The other potential route — gathering signatures for a citizen initiative — would postpone an election until months after the expiration of the taxes Brown says he needs to extend to balance the budget. The next fiscal year begins July 1, when all of the temporary tax increases will have stopped.

Still, there are signs Brown is moving toward one of these Hail Mary scenarios. The governor, who has courted Republicans aggressively, has shifted his tone in recent days.

He released a YouTube video Sunday night in which he warned that lawmakers were preventing the people from voting on taxes. He alleged in a speech Monday night that GOP lawmakers are utilizing "a zone defense" to try to run out the clock on his election timeline.

A June election has been central to the governor's strategy. Polls show voters are far more likely to sign off on taxes they already pay than on new ones.

Speaking before the California Labor Federation in a hotel ballroom near the Capitol on Monday night, Brown criticized Republicans for holding up his plan.

"They think they can say, 'No, you have no right to vote.' And that's wrong," he said. "We will vote no matter what anybody says across the street."

The governor turned coy when asked whether he had in hand a legal maneuver to circumvent the two-thirds requirement, or planned to proceed by initiative.

"I'm not prepared to cease negotiating in good faith," he said.

Meanwhile, Democrats are weighing how they might go about placing the billions in taxes on the ballot with a simple majority vote.

Legislative attorneys have said the issue could be couched as an amendment to a previous tax measure approved by voters. Such amendments do not require a two-thirds vote to reach the ballot. But experts caution that recent measures available for amendment did not involve sales or vehicle taxes.

Brown and lawmakers are also considering an argument that the state Constitution does not necessarily require a two-thirds vote to take a proposal to voters.
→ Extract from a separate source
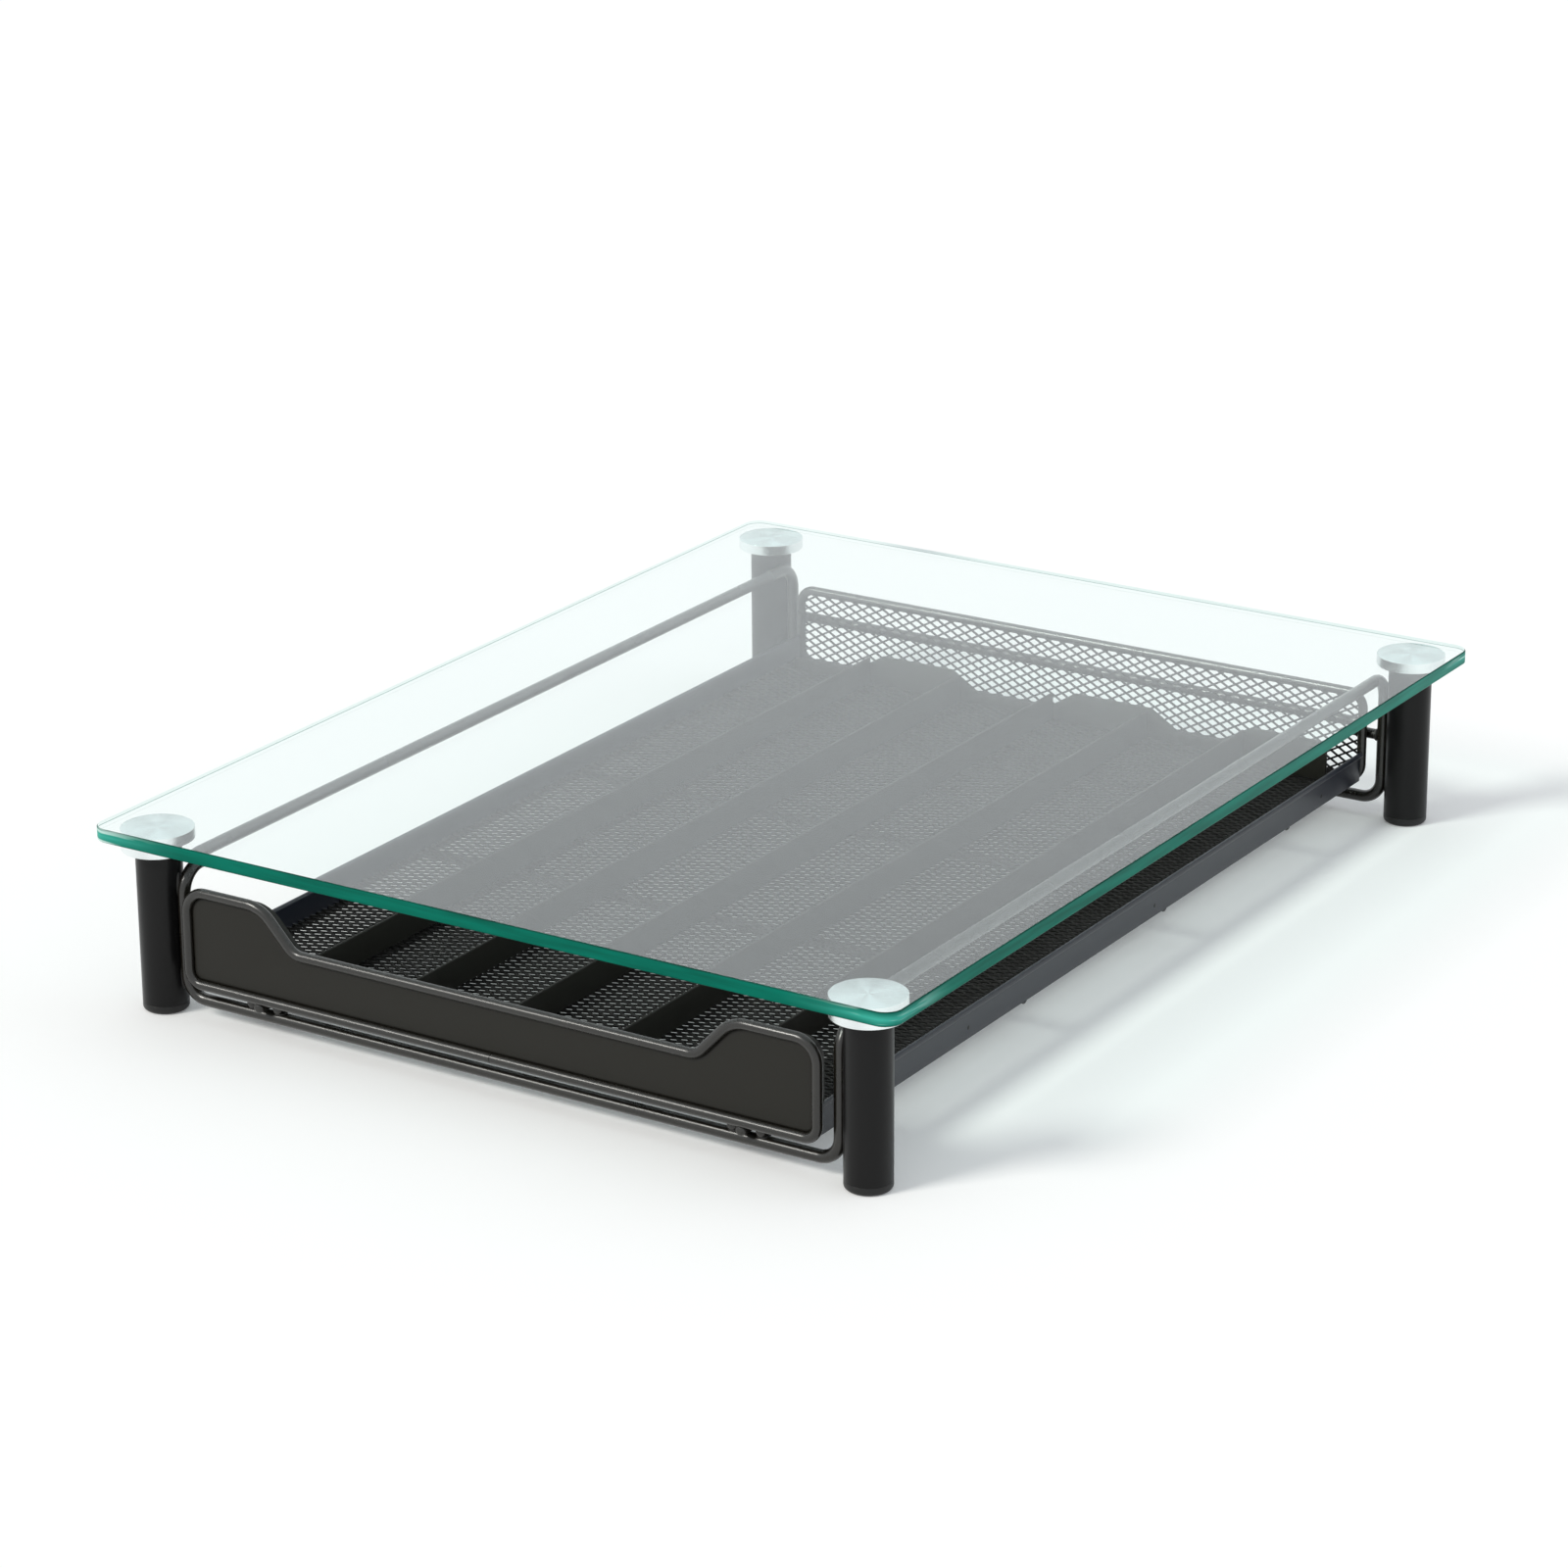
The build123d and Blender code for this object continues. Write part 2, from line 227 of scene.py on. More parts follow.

That argument has been called legally dubious even by the Legislature's attorneys.

"I don't see how you can argue you can get around the two-thirds requirement," said GOP political attorney Thomas Hiltachk. "There's clearly no legal authority to do that in the Constitution."

The prospect of a court fight combined with partisan discord and a complex ballot question could hurt Brown's chances that voters would approve the taxes, said Mark Baldassare, president of the Public Policy Institute of California.

"How does the public respond to all of this noise?" he said. "It raises more questions from them about whether this is the best path forward."

Time to reach a bipartisan deal on a June election is running out. Democratic legislative leaders say they'd like an accord by the end of this week.

Brown has not set a hard deadline, but his spokesman Gil Duran said Tuesday, "You can't talk forever, and that's not the plan. Obviously, the governor's preference is that we have this on the June ballot. As of today, that's still the plan."